J'ai ensuite continué la danse moderne pendant des années, assistant aux débuts d'Isabelle Durand, professeur bien plus jeune que moi, fille de Geneviève, la prof de yoga. J'ai gravi les échelons des cours jusqu'à faire partie du cours " Adultes avancés ". Quand la glace m'a renvoyé une image trop " avancée ", quand je me suis trouvée décidément décalée au milieu de jeunes de 20-25 ans, j'ai arrêté.
 
Pendant les années de mon adolescence, la MJC, à 200 mètres de chez moi, était le lieu de rendez-vous avec les jeunes du quartier. Pas toujours, j'avais plus ou moins le droit d'y aller, car y traînait alors une bande pas très fréquentable, sur laquelle régnait " Bras de cire ", délinquant notoire, au demeurant assez sympathique. J'ai parfois assisté à des bagarres aux abords de la MJC, à coup de chaînes de vélo. La banlieue, c'était déjà ça en 1972, mais parfois seulement ! Il y avait régulièrement des manifestations plutôt sympathiques, animées par Daniel Jacquier, longtemps directeur, charismatique, jouant les papa pour beaucoup,: je pense en particulier aux concours de radio-crochet des Feux de la St Jean qui, à l'époque, avaient lieu dans le "théâtre de verdure ", constitué de gradins de pelouse entourant la demie cour formée par l'angle droit des bâtiments.
 
J'ai fréquenté le club guitare dès ses débuts, en 1975. Animé par Alain Crévenat, éducateur Salésien au foyer du père Robert, cette activité mettait en pratique les valeurs de l'éducation populaire. Adhésion symbolique, pas de frais d'inscription, au sein de petits groupes disséminés dans différentes salles, les plus doués apprenaient aux novices accords et rythmes de base de la guitare d'accompagnement, et nous chantions ensemble le répertoire incontournable de la chanson française.

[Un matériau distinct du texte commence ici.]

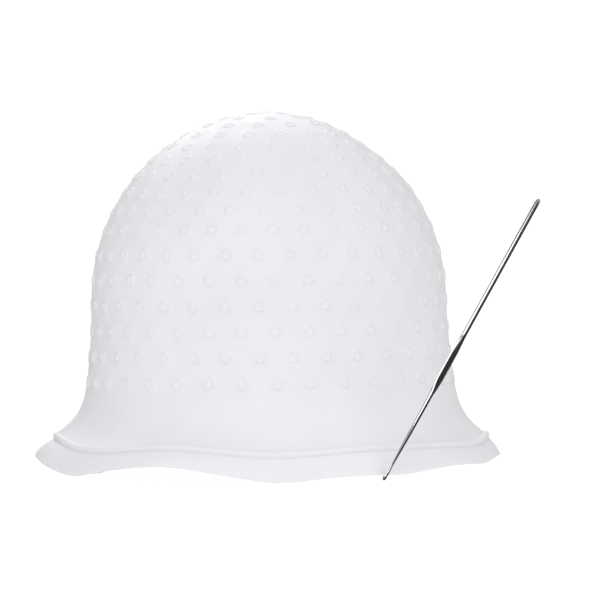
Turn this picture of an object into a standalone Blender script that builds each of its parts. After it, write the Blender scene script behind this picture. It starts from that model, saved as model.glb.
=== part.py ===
"""Highlighting cap and its pulling hook, at real size, in metres, +Z up.

The cap is one silicone moulding: a tall dome for the head, a skirt that flares out
over the neck and ears, a round bead, and a wavy hem below the bead. It stands on the
floor on three lobes of its hem. The hook is one length of steel wire, turned down to
a fine crochet point, with a flat pressed in it for the thumb.

Azimuths are in degrees about the cap's axis: 0 is the front (-Y), +90 is +X.
"""

import math

import bmesh
import bpy
from mathutils import Matrix, Vector

# Cap: the dome is a half ellipse, and the skirt hangs from its widest ring.
DOME_RADIUS = 0.0835
DOME_HEIGHT = 0.0880
DOME_BASE = 0.0825
WALL = 0.0012
SKIRT_SPREAD = 0.0064
SKIRT_POWER = 1.6
FLARE_SPREAD = 0.0104
FLARE_LENGTH = 0.0063
SKIRT_END_RADIUS = DOME_RADIUS + SKIRT_SPREAD + FLARE_SPREAD

# Bead: a half-round ridge where the skirt ends. It is higher over the ears.
BEAD_HEIGHT = 0.0166
BEAD_SIDE_RISE = 0.0040
BEAD_RADIUS = 0.0018

# Hem: the thin wavy strip below the bead.
HEM_RADIUS = 0.1075
HEM_HEIGHT = 0.0075
HEM_SIDE_RISE = 0.0035

# Each lobe pulls the hem down, and the bead a little with it:
# azimuth, half width (degrees), hem drop, bead drop (metres).
LOBES = (
    (2.5, 26.0, 0.0085, 0.0040),
    (36.0, 25.0, 0.0064, 0.0018),
    (69.0, 24.0, 0.0054, 0.0032),
    (105.0, 22.0, 0.0050, 0.0020),
    (144.0, 24.0, 0.0097, 0.0034),
    (180.0, 20.0, 0.0044, 0.0016),
    (236.0, 26.0, 0.0112, 0.0034),
    (270.0, 14.0, 0.0015, 0.0010),
    (303.0, 28.0, 0.0065, 0.0026),
)

# The hem's edge is rounded, and bulges out by this much.
EDGE_BULGE = 0.0004

# How finely the cap is divided. The skirt's steps crowd together towards the bead.
COLUMNS = 72
DOME_STEPS = 12
SKIRT_STEPS = 7
SKIRT_CROWDING = 1.7
BEAD_STEPS = 4
HEM_STEPS = 3

# Hook: distances along it are from its point.
HOOK_LENGTH = 0.150
HOOK_SECTIONS = (
    # distance, half width across the hook's throat, half thickness
    (0.0000, 0.00025, 0.00025),
    (0.0003, 0.00045, 0.00045),
    (0.0010, 0.00060, 0.00060),
    (0.0018, 0.00066, 0.00062),
    (0.0040, 0.00050, 0.00052),
    (0.0090, 0.00052, 0.00052),
    (0.0200, 0.00078, 0.00078),
    (0.0300, 0.00092, 0.00092),
    (0.0440, 0.00095, 0.00095),
    (0.0490, 0.00140, 0.00075),
    (0.0540, 0.00160, 0.00060),
    (0.0680, 0.00160, 0.00060),
    (0.0730, 0.00140, 0.00080),
    (0.0780, 0.00115, 0.00115),
    (HOOK_LENGTH - 0.0030, 0.00115, 0.00115),
    (HOOK_LENGTH - 0.0010, 0.00095, 0.00095),
    (HOOK_LENGTH - 0.0003, 0.00065, 0.00065),
    (HOOK_LENGTH, 0.00030, 0.00030),
)
HOOK_SIDES = 16

# The throat is a notch: (distance across from the hook's axis, distance along it).
# Its wall under the point is undercut, so the lip catches hair, and its floor slopes
# back out to the shank.
THROAT = (
    (0.00023, 0.0014),
    (0.00200, 0.0022),
    (0.00200, 0.0044),
    (0.00060, 0.0044),
)
THROAT_HALF_WIDTH = 0.002

# Edges that turn by more than this are shaded sharp.
SHARP_ANGLE = math.radians(50.0)

# Where the hook stands at rest, from the cap's axis at floor level.
HOOK_POINT = Vector((0.0518, -0.0953, 0.00015))
HOOK_RUN = Vector((0.0744, 0.0220, 0.1284))

# The cap's axis lies left of the origin, so that the origin is under the middle of
# the cap and hook together.
CAP_AXIS = Vector((-0.00934, 0.0, 0.0))


def clear_scene():
    for item in list(bpy.data.objects):
        bpy.data.objects.remove(item, do_unlink=True)


def material(name, colour, roughness, metallic):
    made = bpy.data.materials.new(name)
    made.use_nodes = True
    shader = made.node_tree.nodes["Principled BSDF"]
    shader.inputs["Base Color"].default_value = (*colour, 1.0)
    shader.inputs["Roughness"].default_value = roughness
    shader.inputs["Metallic"].default_value = metallic
    return made


def add_object(name, mesh, finish):
    made = bpy.data.objects.new(name, mesh)
    bpy.context.scene.collection.objects.link(made)
    made.data.materials.append(finish)
    return made


def finished_mesh(name, shape):
    """The bmesh as a smooth-shaded mesh whose faces point out."""
    bmesh.ops.recalc_face_normals(shape, faces=shape.faces)
    mesh = bpy.data.meshes.new(name)
    shape.to_mesh(mesh)
    shape.free()
    mesh.shade_smooth()
    mesh.set_sharp_from_angle(angle=SHARP_ANGLE)
    return mesh


def lobe_share(azimuth, centre, half_width):
    """1 at a lobe's centre, falling smoothly to 0 at its edges."""
    off = (azimuth - centre + 180.0) % 360.0 - 180.0
    if abs(off) >= half_width:
        return 0.0
    return math.cos(0.5 * math.pi * off / half_width) ** 2


def bead_height(azimuth):
    rise = BEAD_SIDE_RISE * math.sin(math.radians(azimuth)) ** 8
    drop = sum(bead * lobe_share(azimuth, centre, half) for centre, half, _, bead in LOBES)
    return BEAD_HEIGHT + rise - drop


def hem_height(azimuth):
    """The hem's lowest edge. Below zero it is pressed flat on the floor."""
    rise = HEM_SIDE_RISE * math.sin(math.radians(azimuth)) ** 2
    drop = sum(hem * lobe_share(azimuth, centre, half) for centre, half, hem, _ in LOBES)
    return HEM_HEIGHT + rise - drop


def dome_outline():
    """(radius, height) from just below the crown to the widest ring."""
    points = []
    for step in range(1, DOME_STEPS + 1):
        angle = 0.5 * math.pi * step / DOME_STEPS
        points.append((DOME_RADIUS * math.sin(angle), DOME_BASE + DOME_HEIGHT * math.cos(angle)))
    return points


def skirt_outline(azimuth):
    """(radius, height) from below the widest ring to the top of the bead."""
    end = bead_height(azimuth) + BEAD_RADIUS
    points = []
    for step in range(1, SKIRT_STEPS + 1):
        down = 1.0 - (1.0 - step / SKIRT_STEPS) ** SKIRT_CROWDING
        height = DOME_BASE + (end - DOME_BASE) * down
        spread = SKIRT_SPREAD * down**SKIRT_POWER
        flare = FLARE_SPREAD * math.exp((end - height) / FLARE_LENGTH)
        points.append((DOME_RADIUS + spread + flare, height))
    return points


def hem_outline(azimuth):
    """(radius, height) of the strip's outer face, from below the bead to its edge."""
    start = bead_height(azimuth) - BEAD_RADIUS
    end = hem_height(azimuth) + 0.5 * WALL
    points = []
    for step in range(HEM_STEPS + 1):
        share = step / HEM_STEPS
        radius = SKIRT_END_RADIUS + (HEM_RADIUS - SKIRT_END_RADIUS) * share
        points.append((radius, start + (end - start) * share))
    return points


def bead_outline(azimuth):
    """(radius, height) round the bead, between the skirt and the strip."""
    middle = bead_height(azimuth)
    points = []
    for step in range(1, BEAD_STEPS):
        angle = math.pi * (0.5 - step / BEAD_STEPS)
        radius = SKIRT_END_RADIUS + BEAD_RADIUS * math.cos(angle)
        points.append((radius, middle + BEAD_RADIUS * math.sin(angle)))
    return points


def inner_outline(outline):
    """The same line moved one wall thickness towards the inside."""
    points = []
    for index, (radius, height) in enumerate(outline):
        before = outline[max(index - 1, 0)]
        after = outline[min(index + 1, len(outline) - 1)]
        along = Vector((after[0] - before[0], after[1] - before[1])).normalized()
        points.append((radius + WALL * along.y, height - WALL * along.x))
    return points


def cap_outline(azimuth):
    """The whole section at one azimuth, down the outside and up the inside."""
    above = dome_outline() + skirt_outline(azimuth)
    strip = hem_outline(azimuth)
    inside = inner_outline(above + strip)
    edge = (HEM_RADIUS + EDGE_BULGE, hem_height(azimuth))
    section = above + bead_outline(azimuth) + strip + [edge] + list(reversed(inside))
    return [(radius, max(height, 0.0)) for radius, height in section]


def cap_mesh():
    """A ring of sections joined by faces, closed at the crown by two fans."""
    shape = bmesh.new()
    crown = shape.verts.new((0.0, 0.0, DOME_BASE + DOME_HEIGHT))
    under = shape.verts.new((0.0, 0.0, DOME_BASE + DOME_HEIGHT - WALL))
    columns = []
    for index in range(COLUMNS):
        azimuth = 360.0 * index / COLUMNS
        across = Vector((math.sin(math.radians(azimuth)), -math.cos(math.radians(azimuth))))
        column = []
        for radius, height in cap_outline(azimuth):
            column.append(shape.verts.new((radius * across.x, radius * across.y, height)))
        columns.append(column)
    for index in range(COLUMNS):
        here = columns[index]
        there = columns[(index + 1) % COLUMNS]
        shape.faces.new((crown, here[0], there[0]))
        shape.faces.new((under, there[-1], here[-1]))
        for row in range(len(here) - 1):
            shape.faces.new((here[row], here[row + 1], there[row + 1], there[row]))
    return finished_mesh("silicone_cap", shape)


def build_cap():
    silicone = material("silicone", (0.86, 0.86, 0.88), 0.45, 0.0)
    cap = add_object("silicone_cap", cap_mesh(), silicone)
    cap.location = CAP_AXIS
    return cap


def hook_mesh():
    """Rings of oval sections along +Z, from the point to the rounded far end."""
    shape = bmesh.new()
    rings = []
    for distance, half_width, half_thickness in HOOK_SECTIONS:
        ring = []
        for side in range(HOOK_SIDES):
            angle = 2.0 * math.pi * side / HOOK_SIDES
            place = (half_width * math.cos(angle), half_thickness * math.sin(angle), distance)
            ring.append(shape.verts.new(place))
        rings.append(ring)
    for lower, upper in zip(rings, rings[1:]):
        bmesh.ops.bridge_loops(shape, edges=loop_edges(shape, lower) + loop_edges(shape, upper))
    shape.faces.new(list(reversed(rings[0])))
    shape.faces.new(rings[-1])
    return finished_mesh("pulling_hook", shape)


def loop_edges(shape, ring):
    """The edges round one ring, made if they aren't there yet."""
    edges = []
    for index, vert in enumerate(ring):
        following = ring[(index + 1) % len(ring)]
        edges.append(shape.edges.get((vert, following)) or shape.edges.new((vert, following)))
    return edges


def throat_cutter(pose):
    """A wedge that cuts the throat out of the hook's +X side."""
    shape = bmesh.new()
    verts = [shape.verts.new((across, -THROAT_HALF_WIDTH, along)) for across, along in THROAT]
    face = shape.faces.new(verts)
    moved = bmesh.ops.extrude_face_region(shape, geom=[face])
    far_side = [item for item in moved["geom"] if isinstance(item, bmesh.types.BMVert)]
    bmesh.ops.translate(shape, verts=far_side, vec=(0.0, 2.0 * THROAT_HALF_WIDTH, 0.0))
    mesh = finished_mesh("throat_cutter", shape)
    cutter = bpy.data.objects.new("throat_cutter", mesh)
    bpy.context.scene.collection.objects.link(cutter)
    cutter.matrix_world = pose
    cutter.hide_render = True
    cutter.display_type = "WIRE"
    return cutter


def hook_pose():
    """The hook's own +Z runs up its length, and its +X, the throat's side, to the left."""
    along = HOOK_RUN.normalized()
    across = Vector((-HOOK_RUN.z, 0.0, HOOK_RUN.x)).normalized()
    through = along.cross(across)
    turn = Matrix((across, through, along)).transposed().to_4x4()
    return Matrix.Translation(CAP_AXIS + HOOK_POINT) @ turn


def build_hook():
    steel = material("steel", (0.62, 0.63, 0.65), 0.18, 1.0)
    pose = hook_pose()
    hook = add_object("pulling_hook", hook_mesh(), steel)
    hook.matrix_world = pose
    cut = hook.modifiers.new("throat", "BOOLEAN")
    cut.operation = "DIFFERENCE"
    cut.solver = "EXACT"
    cut.object = throat_cutter(pose)
    return hook


def main():
    clear_scene()
    build_cap()
    build_hook()


main()
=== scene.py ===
"""Looks of the highlighting cap and its pulling hook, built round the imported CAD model.

The cap is one watertight silicone skin: rows of ring bosses on the dome and wall, a
flared skirt, a round bead and a wavy hem. The hook is one bright steel wire with a
crochet point and a pressed thumb flat. Azimuths are in degrees about the cap's axis:
0 is the front (-Y), +90 is +X. Lengths are in metres.
"""
import math
import random

import bpy
import numpy as np
from mathutils import Matrix, Vector


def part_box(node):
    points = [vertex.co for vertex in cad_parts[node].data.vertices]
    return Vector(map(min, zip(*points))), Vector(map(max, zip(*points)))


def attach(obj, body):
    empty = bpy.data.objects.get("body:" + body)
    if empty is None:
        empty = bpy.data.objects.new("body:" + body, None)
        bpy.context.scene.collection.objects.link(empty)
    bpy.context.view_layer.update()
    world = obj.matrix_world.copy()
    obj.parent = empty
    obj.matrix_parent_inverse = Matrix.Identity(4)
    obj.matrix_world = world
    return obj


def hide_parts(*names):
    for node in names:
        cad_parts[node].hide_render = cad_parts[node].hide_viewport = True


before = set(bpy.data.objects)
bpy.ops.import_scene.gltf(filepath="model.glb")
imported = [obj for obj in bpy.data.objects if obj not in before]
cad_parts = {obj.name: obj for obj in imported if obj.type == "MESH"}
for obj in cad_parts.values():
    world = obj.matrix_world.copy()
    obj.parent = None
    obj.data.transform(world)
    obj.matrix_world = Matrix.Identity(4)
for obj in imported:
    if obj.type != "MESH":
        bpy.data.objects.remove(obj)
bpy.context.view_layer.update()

CAP_LOW, CAP_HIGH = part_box("silicone_cap")
CAP_AXIS = Vector(((CAP_LOW[0] + CAP_HIGH[0]) / 2, (CAP_LOW[1] + CAP_HIGH[1]) / 2, 0.0))
CAP_TOP = CAP_HIGH[2]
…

Cette activité offrait une réelle mixité sociale et rassemblait une trentaine de jeunes de tous âges, tous milieu, lycéens, étudiants ou jeunes travailleurs, de tous les quartiers d'Hérouville, voire de l'agglomération, de toutes tendances idéologiques, des séminaristes aux militants d'extrême gauche, en passant par une forte proportion de jeunes sans opinion et une majorité de jeunes au look hippie, de toute culture musicale. La plupart n'ayant aucune formation musicale, nous fonctionnions " à l'oreille". C'est là que j'ai rencontré Marco, qui avait une formation classique; nous faisions tous deux partie du noyau d'animateurs du club; "ils se marièrent et eurent beaucoup d'enfants". Trente ans plus tard, nous sommes toujours amoureux ! Autant dire que ce lieu ayant permis notre rencontre nous tient particulièrement à cŠur, encore aujourd'hui ! Quelques années plus tard, en 1980, je retournai à la MJC pour y découvrir, avec Geneviève, le yoga pour femmes enceintes. En 1985, ma fille Solène, à son tour y faisait de l'éveil à la danse, avec Isabelle, et un peu plus tard encore, Benoît, mon fils, essayera le yoga pour enfants. Leurs expériences s'arrêteront là. Ensuite,tournant la page de mon adolescence, la MJC ne fera plus guère partie de mon paysage, supplantée par l'association de quartier du bois, lieu majeur de mes investissements associatifs de jeune mère au foyer toujours Hérouvillaise, en compagnie de mes copines du yoga prénatal.. Mais c'est une autre histoire.